Lowering the cost of nanopolish
Oxford Nanopore’s sequencers measure the disruption in electric current caused by single-stranded DNA moving through the nanopore. The device samples the current six thousand times per second and writes the samples to a FAST5 file. We refer to these measurements as “the raw signal” or “the raw samples”, or simply “the raw”. For the past three years nanopore basecallers have converted the raw samples into segments called “events”, with the boundaries between events roughly corresponding to movements of DNA through the pore (for a discussion of the key concepts behind nanopore data analysis see my slides from this year’s AGBT). After the samples are segmented into events, the basecaller predicts which k-mer was in the pore when the samples for each event were taken. The basecalling results are stored in a new FAST5 file that has a table containing every event and its k-mer label. Nanopolish relies on this “event table” to determine which events correspond to each base in the read - when computing whether a base is methylated or calling a SNP nanopolish uses this base-to-event map to quickly extract the local region of the signal for input into the nanopolish HMM.

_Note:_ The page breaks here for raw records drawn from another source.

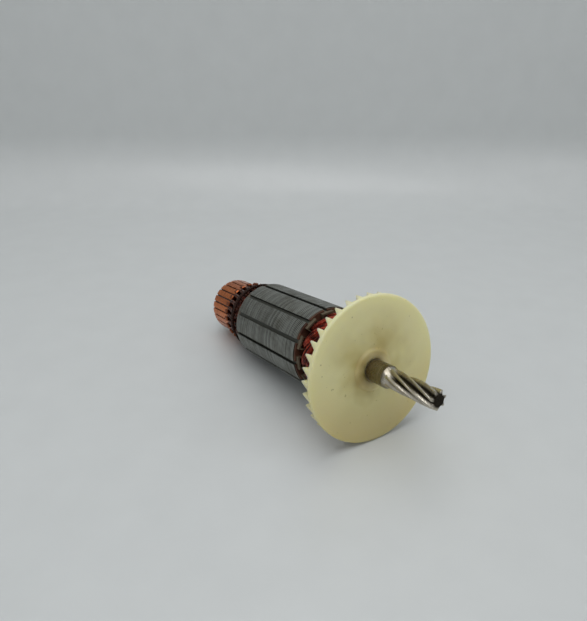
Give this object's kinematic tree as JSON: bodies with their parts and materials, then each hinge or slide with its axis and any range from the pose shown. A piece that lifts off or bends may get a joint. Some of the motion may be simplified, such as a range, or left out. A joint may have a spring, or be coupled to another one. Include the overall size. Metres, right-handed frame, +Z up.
{
  "type": "motor armature",
  "caption": "Wound motor rotor with a slotted laminated core, copper commutator, moulded cooling fan and helical pinion shaft",
  "frame": {"origin": "bottom centre of the bounding box, on the surface that the armature lies on", "axes": "+Z up; the shaft lies in the XZ plane, its pinion end towards +X and raised"},
  "size_m": [0.2162, 0.08, 0.0796],
  "materials": {
    "steel_shaft": "ground and hobbed bare steel",
    "insulation_tube": "moulded phenolic",
    "fan_nylon": "natural moulded nylon, slightly translucent",
    "core_steel": "stacked stamped laminations",
    "fibre": "pressed fibre laminate",
    "slot_paper": "slot insulation paper",
    "wedge_fibre": "dark fibre strip",
    "enamelled_wire": "glossy red enamel and varnish over copper wire",
    "lead_wire": "varnished copper wire",
    "lacing": "varnish-soaked cord",
    "phenolic": "moulded phenolic",
    "copper": "turned bare copper"
  },
  "bodies": {
    "root": {"shaft": "steel_shaft", "shaft_insulation_tube": "insulation_tube", "fan": "fan_nylon", "lamination_stack": "core_steel", "front_end_insulator": "fibre", "rear_end_insulator": "fibre", "slot_liners": "slot_paper", "commutator_hub": "phenolic", "coil_leads": "lead_wire", "lacing_cord": "lacing", "slot_wedge_01": "wedge_fibre", "slot_wedge_02": "wedge_fibre", "slot_wedge_03": "wedge_fibre", "slot_wedge_04": "wedge_fibre", "slot_wedge_05": "wedge_fibre", "slot_wedge_06": "wedge_fibre", "slot_wedge_07": "wedge_fibre", "slot_wedge_08": "wedge_fibre", "slot_wedge_09": "wedge_fibre", "slot_wedge_10": "wedge_fibre", "slot_wedge_11": "wedge_fibre", "slot_wedge_12": "wedge_fibre", "coil_01": "enamelled_wire", "coil_02": "enamelled_wire", "coil_03": "enamelled_wire", "coil_04": "enamelled_wire", "coil_05": "enamelled_wire", "coil_06": "enamelled_wire", "coil_07": "enamelled_wire", "coil_08": "enamelled_wire", "coil_09": "enamelled_wire", "coil_10": "enamelled_wire", "coil_11": "enamelled_wire", "coil_12": "enamelled_wire", "commutator_bar_01": "copper", "commutator_bar_02": "copper", "commutator_bar_03": "copper", "commutator_bar_04": "copper", "commutator_bar_05": "copper", "commutator_bar_06": "copper", "commutator_bar_07": "copper", "commutator_bar_08": "copper", "commutator_bar_09": "copper", "commutator_bar_10": "copper", "commutator_bar_11": "copper", "commutator_bar_12": "copper", "commutator_bar_13": "copper", "commutator_bar_14": "copper", "commutator_bar_15": "copper", "commutator_bar_16": "copper", "commutator_bar_17": "copper", "commutator_bar_18": "copper", "commutator_bar_19": "copper", "commutator_bar_20": "copper", "commutator_bar_21": "copper", "commutator_bar_22": "copper", "commutator_bar_23": "copper", "commutator_bar_24": "copper"}
  },
  "joints": []
}
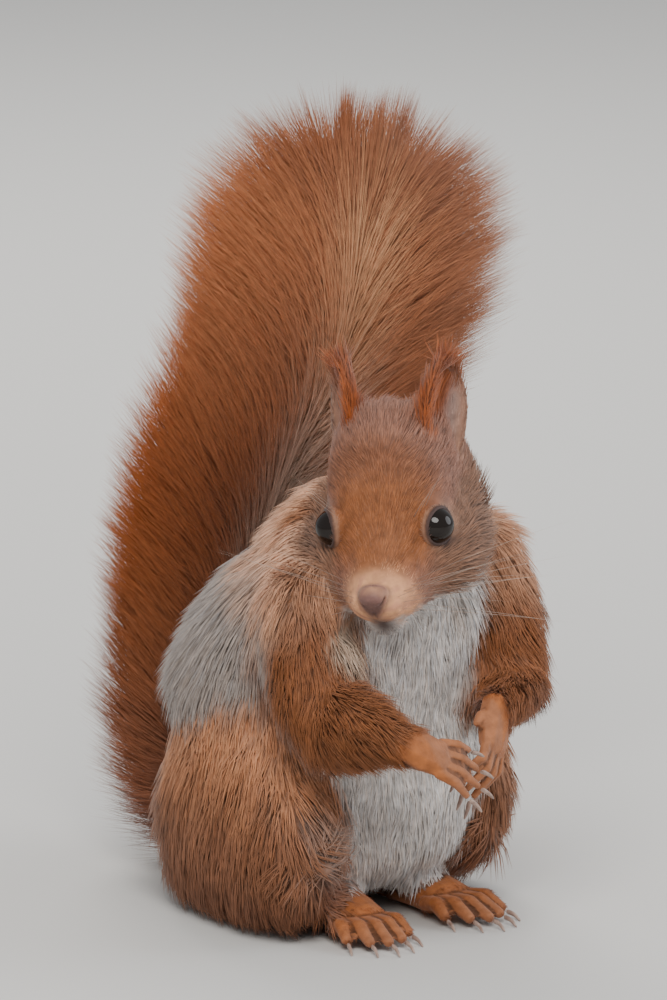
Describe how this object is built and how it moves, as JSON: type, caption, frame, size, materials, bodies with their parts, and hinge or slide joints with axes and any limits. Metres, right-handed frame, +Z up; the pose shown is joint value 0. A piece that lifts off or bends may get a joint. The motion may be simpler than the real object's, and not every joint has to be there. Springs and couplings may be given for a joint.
{
  "type": "red squirrel",
  "caption": "Life-size still model of a red squirrel sitting up on its hind feet, hands held before the chest, bushy tail raised behind the back.",
  "frame": {"origin": "on the floor, under the middle of the whole animal's box", "axes": "+Z up; the hips face -Y and the animal's right side is -X"},
  "size_m": [0.1049, 0.1524, 0.1876],
  "materials": {
    "fur_body": "grey-brown winter flank fur, soft and matt, with a white chest and belly",
    "fur_head": "short red-brown fur, matt",
    "fur_tail": "long orange-red hair, soft",
    "fur_limb": "orange-brown fur, matt",
    "fur_foot": "very short orange-buff fur",
    "fur_ear": "thin ear with short red hair and a soft tuft",
    "nose_pad": "bare dusky pink skin, slightly moist",
    "eye": "wet, nearly black",
    "claw": "horn, dusky, semi-gloss"
  },
  "bodies": {
    "root": {"claw_foot_left_1": "claw", "claw_foot_left_2": "claw", "claw_foot_left_3": "claw", "claw_foot_left_4": "claw", "claw_foot_left_5": "claw", "claw_foot_right_1": "claw", "claw_foot_right_2": "claw", "claw_foot_right_3": "claw", "claw_foot_right_4": "claw", "claw_foot_right_5": "claw", "claw_hand_left_1": "claw", "claw_hand_left_2": "claw", "claw_hand_left_3": "claw", "claw_hand_left_4": "claw", "claw_hand_right_1": "claw", "claw_hand_right_2": "claw", "claw_hand_right_3": "claw", "claw_hand_right_4": "claw", "ear_left": "fur_ear", "ear_right": "fur_ear", "eye_left": "eye", "eye_right": "eye", "foot_left": "fur_foot", "foot_right": "fur_foot", "forearm_left": "fur_limb", "forearm_right": "fur_limb", "hand_left": "fur_foot", "hand_right": "fur_foot", "head": "fur_head", "neck": "fur_head", "nose": "nose_pad", "shank_left": "fur_limb", "shank_right": "fur_limb", "tail_lower": "fur_tail", "tail_middle": "fur_tail", "tail_plume": "fur_tail", "tail_root": "fur_tail", "thigh_left": "fur_limb", "thigh_right": "fur_limb", "torso": "fur_body", "upper_arm_left": "fur_limb", "upper_arm_right": "fur_limb"}
  },
  "joints": []
}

Parsing the event table from the FAST5 file allows efficient reanalysis of the signal data however there are a few problems with this approach. First, the event table in the basecalled FAST5 files take up a huge amount of disk space as Matei described in this post. To run nanopolish you must keep the basecalled FAST5s around, at the cost of about 10x more disk space than the raw FAST5s. The second issue is that basecalling is moving away from events and towards calling directly from the raw samples. This is no surprise as Clive Brown has often talked about the limitations of event-based analysis. Last week Oxford Nanopore released Albacore 2.0, which basecalls directly from the raw signal. With raw basecalling the event table nanopolish relies on is no longer in the basecalled FAST5 files. The third problem is that the event table was always a bit fragile. Parsing the event table required walking in lockstep along the sequence of k-mers in the basecalled read and the event table. If there is any difference between the k-mers in these two sequences the parser would break and the read would become unusable. This caused a longstanding, difficult to fix issue when an early version of albacore introduced a subtle difference in how the event table k-mer sequence was encoded. It also made nanopolish incompatible with useful preprocessing tools like porechop as any modifications to the basecalled read would break this relationship and fail.
It was clear that continuing to rely on the event table was not viable so we’ve implemented an entirely new way of loading the signal data into nanopolish. Starting with version 0.8 nanopolish can directly read the raw FAST5 files produced by the sequencer. The key idea behind the new data loader is that the event table is unnecessary - we can use dynamic programming to calculate an alignment between events and the basecalled read that approximates what was contained in the event table. Nanopolish will do this on-the-fly when reading a raw FAST5 file by segmenting the raw samples into events using code from scrappie (provided by Tim Massingham at ONT), then aligning the detected events to the basecalled sequence. This is slightly slower (100 CPU hours to polish E. coli vs 85 when reading the event table) but the increased compute cost is more than offset by the huge savings in disk space.
Nanopolish 0.8 is now available on github. Please have a close look at the README as the workflow for running nanopolish in raw mode is slightly different than 0.7. Previously you would prepare the reads by running
nanopolish extract. With 0.8 you need to run
nanopolish index to build a map from each read to its raw FAST5 file. As always please open an issue if you run into trouble.